PROBLEM STATEMENT:
Set down only the lines running from the one with "obj.parent = None" to the one with "# small tools", both lines included, exactly as they stand, please.

RECORDED INFORMATION:
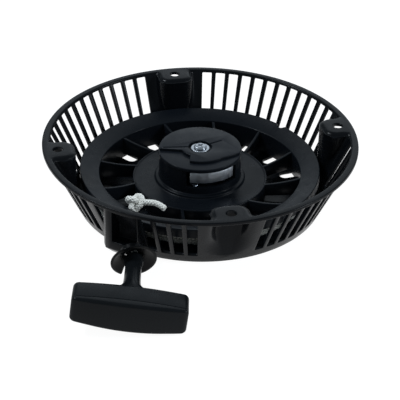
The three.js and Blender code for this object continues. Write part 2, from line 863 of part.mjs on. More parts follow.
// The rope runs level until it is clear of the turns above it, then climbs to the guide.
function ropeRunCurve() {
  const { start, throat } = ropeRunEnds();
  const level = throat.clone().setZ(start.z).sub(start).normalize();
  const points = [seatGap, 14, 30].map((s) => start.clone().addScaledVector(level, s));
  const climb = points[2].clone().lerp(throat, 0.5);
  const end = throat.clone().addScaledVector(level, -1.3);
  return new THREE.CatmullRomCurve3([...points, climb, end]);
}

const ropeRun = () => wire(ropeRunCurve(), ropeRadius, ropeRunSteps, ropeRunSides);

// ---- handle -------------------------------------------------------------------------------------

// Puts a shape drawn about +Z, with z as the distance out from the dish, on the rope's axis.
const onRope = (geometry, roll = 0) =>
  geometry
    .rotateZ(radians(roll))
    .rotateX(Math.PI / 2)
    .translate(outletX, outletY, outletZ);

const ropeLeadStart = -sleeveLength + seatGap;
const knotPocketBottom = gripOffset + 2;

function ropeLead() {
  return onRope(rod(ropeRadius, ropeLeadStart, knotPocketBottom + 1.5, 12));
}

const handleWasher = () =>
  onRope(ring(ropeRadius + seatGap, knotPocketRadius - 0.6, knotPocketBottom + seatGap,
    knotPocketBottom + 1.3, 24));

function outerKnot() {
  const ball = new THREE.IcosahedronGeometry(outerKnotRadius, 2).scale(1.3, 1.15, 1);
  return onRope(ball.translate(0, 0, knotPocketBottom + 1.6 + seatGap + outerKnotRadius));
}

// The grip seen from above: straight towards the neck, bowed on the outer side.
function gripPlan(near, farEnds, farMiddle, height, corner) {
  const half = gripLength / 2;
  const shape = new THREE.Shape();
  shape.moveTo(half - corner, near);
  shape.quadraticCurveTo(half, near, half, near + corner);
  shape.lineTo(half, farEnds - corner);
  shape.quadraticCurveTo(half, farEnds, half - corner, farEnds + 0.1);
  shape.quadraticCurveTo(0, 2 * farMiddle - farEnds, -half + corner, farEnds + 0.1);
  shape.quadraticCurveTo(-half, farEnds, -half, farEnds - corner);
  shape.lineTo(-half, near + corner);
  shape.quadraticCurveTo(-half, near, -half + corner, near);
  return raised(shape, -height / 2, height / 2, 8).rotateX(Math.PI / 2);
}

// The grip seen along the rope: taller in the middle than at its ends.
function gripFace(near, far, height, corner) {
  const half = gripLength / 2;
  const end = height / 2;
  const bow = end + 2 * gripArch;
  const shape = new THREE.Shape();
  shape.moveTo(half - corner, end);
  shape.quadraticCurveTo(0, bow, -half + corner, end);
  shape.quadraticCurveTo(-half, end, -half, end - corner);
  shape.lineTo(-half, -end + corner);
  shape.quadraticCurveTo(-half, -end, -half + corner, -end);
  shape.quadraticCurveTo(0, -bow, half - corner, -end);
  shape.quadraticCurveTo(half, -end, half, -end + corner);
  shape.lineTo(half, end - corner);
  shape.quadraticCurveTo(half, end, half - corner, end);
  return raised(shape, near - 1, far + 1, 8);
}

// The grip seen from its end, with its own rounding on the inner and the outer side.
function gripSection(near, far, height, nearCorner, farCorner) {
  const half = height / 2;
  const shape = new THREE.Shape();
  shape.moveTo(-near - nearCorner, -half);
  shape.quadraticCurveTo(-near, -half, -near, -half + nearCorner);
  shape.lineTo(-near, half - nearCorner);
  shape.quadraticCurveTo(-near, half, -near - nearCorner, half);
  shape.lineTo(-far + farCorner, half);
  shape.quadraticCurveTo(-far, half, -far, half - farCorner);
  shape.lineTo(-far, -half + farCorner);
  shape.quadraticCurveTo(-far, -half, -far + farCorner, -half);
  shape.closePath();
  return raised(shape, -gripLength, gripLength, 6).rotateY(Math.PI / 2);
}

function handleGrip() {
  const neck = turned(
    [
      [0, -2.4],
      [5.2, -2.4],
      [6.4, -1.2],
      [6.6, 1.4],
      [5.6, 3.4],
      [handleNeckRadius, 12],
      [handleNeckRadius, gripOffset - 12],
      [6, gripOffset - 7],
      [7.2, gripOffset - 3.5],
      [7.9, gripOffset + 1],
      [7.9, gripOffset + 4],
      [0, gripOffset + 4],
    ],
    32,
  );
  // the webs that spread from the neck into the grip
  const web = new THREE.Shape();
  web.moveTo(-webReach, gripOffset + 2);
  web.lineTo(webReach, gripOffset + 2);
  web.lineTo(webReach, gripOffset);
  web.quadraticCurveTo(6.4, gripOffset, 5, gripOffset - webLength);
  web.lineTo(-5, gripOffset - webLength);
  web.quadraticCurveTo(-6.4, gripOffset, -webReach, gripOffset);
  web.closePath();
  const webPlate = raised(web, -webThickness / 2, webThickness / 2, 8).rotateX(Math.PI / 2);
  const seam = gripOffset + gripDepth;
  const tallest = gripHeight + 2 * gripArch;
  const block = solid(onRope(gripPlan(gripOffset, seam, seam, tallest, 2.4), gripRoll))
    .intersect(solid(onRope(gripSection(gripOffset, seam, tallest, 4.2, 0.5), gripRoll)))
    .intersect(solid(onRope(gripFace(gripOffset, seam, gripHeight, 2.4), gripRoll)));
  const bore = rod(neckBore, -5, knotPocketBottom + 1, 20);
  const pocket = rod(knotPocketRadius, knotPocketBottom, gripOffset + gripDepth + 3, 32);
  return geometryOf(
    solid(onRope(neck, gripRoll))
      .add(solid(onRope(webPlate, gripRoll)))
      .add(block)
      .subtract(solid(onRope(bore)))
      .subtract(solid(onRope(pocket))),
  );
}

function handleCap() {
  const near = gripOffset + gripDepth + seatGap;
  const far = near + capDepth;
  const tallest = gripHeight + 2 * gripArch + 1;
  const plan = gripPlan(near, near + capEndDepth, far, tallest, 1.2);
  const section = gripSection(near, far, tallest, 0.4, 2.6);
  const face = gripFace(near, far, gripHeight + 0.6, 2.4);
  return geometryOf(
    solid(onRope(plan, gripRoll))
      .intersect(solid(onRope(section, gripRoll)))
      .intersect(solid(onRope(face, gripRoll))),
  );
}

// ---- materials and assembly ---------------------------------------------------------------------

const finish = (color, roughness, metalness = 0) =>
  new THREE.MeshStandardMaterial({ color, roughness, metalness });

const blackPlastic = finish(0x17191c, 0.42);
const pulleyNylon = finish(0x1b1e22, 0.5);
const camPlastic = finish(0x22262b, 0.48);
const handlePlastic = finish(0x1a1c1f, 0.4);
const zincSteel = finish(0xb9bcbf, 0.35, 1);
const springSteel = finish(0x5c6066, 0.35, 1);
const brass = finish(0xb08d4a, 0.35, 1);
const acetal = finish(0xd9d6c8, 0.4);
const whiteRope = finish(0xe4e3dc, 0.85);
const blackSteel = finish(0x15161a, 0.35, 0.4);

const pieces = [
  ["starter_housing", starterHousing(), blackPlastic],
  ["rope_guide", ropeGuide(), blackSteel],
  ["post_insert", postInsert(), brass],
  ["center_screw", centerScrew(), zincSteel],
  ["screw_washer", screwWasher(), zincSteel],
  ["thrust_washer", thrustWasher(), acetal],
  ["hub_washer", hubWasher(), zincSteel],
  ["brake_spring", brakeSpring(), springSteel],
  ["rope_run", ropeRun(), whiteRope],
  ["rope_pulley", ropePulley(), pulleyNylon],
  ["pulley_bushing", pulleyBushing(), acetal],
  ["rewind_spring", rewindSpring(), springSteel],
  ["spring_keeper", springKeeper(), zincSteel],
  ["rope_coil", ropeCoil(), whiteRope],
  ["rope_inner_knot", innerKnot(), whiteRope],
  ["pawl_pin", pawlPin(), zincSteel],
  ["pawl_spring", pawlSpring(), springSteel],
  ["pawl", pawl(), zincSteel],
  ["cam_plate", camPlate(), camPlastic],
  ["rope_lead", ropeLead(), whiteRope],
  ["handle_washer", handleWasher(), zincSteel],
  ["rope_outer_knot", outerKnot(), whiteRope],
  ["handle_grip", handleGrip(), handlePlastic],
  ["handle_cap", handleCap(), handlePlastic],
];

const recoilStarter = new THREE.Group();
for (const [name, geometry, material] of pieces) {
  const mesh = new THREE.Mesh(geometry, material);
  mesh.name = name;
  recoilStarter.add(mesh);
}

export default recoilStarter;
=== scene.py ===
import math

import bmesh
import bpy
from mathutils import Matrix, Vector


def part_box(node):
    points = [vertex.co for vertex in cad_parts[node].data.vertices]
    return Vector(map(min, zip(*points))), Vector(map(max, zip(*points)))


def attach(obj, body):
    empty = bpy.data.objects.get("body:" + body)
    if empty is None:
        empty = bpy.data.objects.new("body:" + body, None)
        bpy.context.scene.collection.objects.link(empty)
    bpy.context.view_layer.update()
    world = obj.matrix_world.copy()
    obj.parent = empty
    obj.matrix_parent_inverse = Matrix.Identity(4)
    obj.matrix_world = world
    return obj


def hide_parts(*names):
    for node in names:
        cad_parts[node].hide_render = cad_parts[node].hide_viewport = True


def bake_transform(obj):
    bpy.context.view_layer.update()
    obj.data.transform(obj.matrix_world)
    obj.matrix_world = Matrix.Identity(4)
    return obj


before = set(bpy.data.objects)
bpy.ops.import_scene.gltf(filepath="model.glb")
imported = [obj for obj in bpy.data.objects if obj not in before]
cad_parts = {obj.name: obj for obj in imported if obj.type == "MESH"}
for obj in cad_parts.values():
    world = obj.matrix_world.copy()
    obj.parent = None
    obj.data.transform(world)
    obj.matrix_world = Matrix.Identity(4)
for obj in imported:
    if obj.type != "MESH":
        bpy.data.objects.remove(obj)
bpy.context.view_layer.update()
mm = 0.001
print("frame loaded")


# small tools for meshes; lengths are in millimetres until a mesh is made

def polar(radius, degrees, z=0.0):
    angle = math.radians(degrees)
    return (radius * math.cos(angle), radius * math.sin(angle), z)


def linked(name, data):
    made = bpy.data.objects.new(name, data)
    bpy.context.scene.collection.objects.link(made)
    return made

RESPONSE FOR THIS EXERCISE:
    obj.parent = None
    obj.data.transform(world)
    obj.matrix_world = Matrix.Identity(4)
for obj in imported:
    if obj.type != "MESH":
        bpy.data.objects.remove(obj)
bpy.context.view_layer.update()
mm = 0.001
print("frame loaded")


# small tools for meshes; lengths are in millimetres until a mesh is made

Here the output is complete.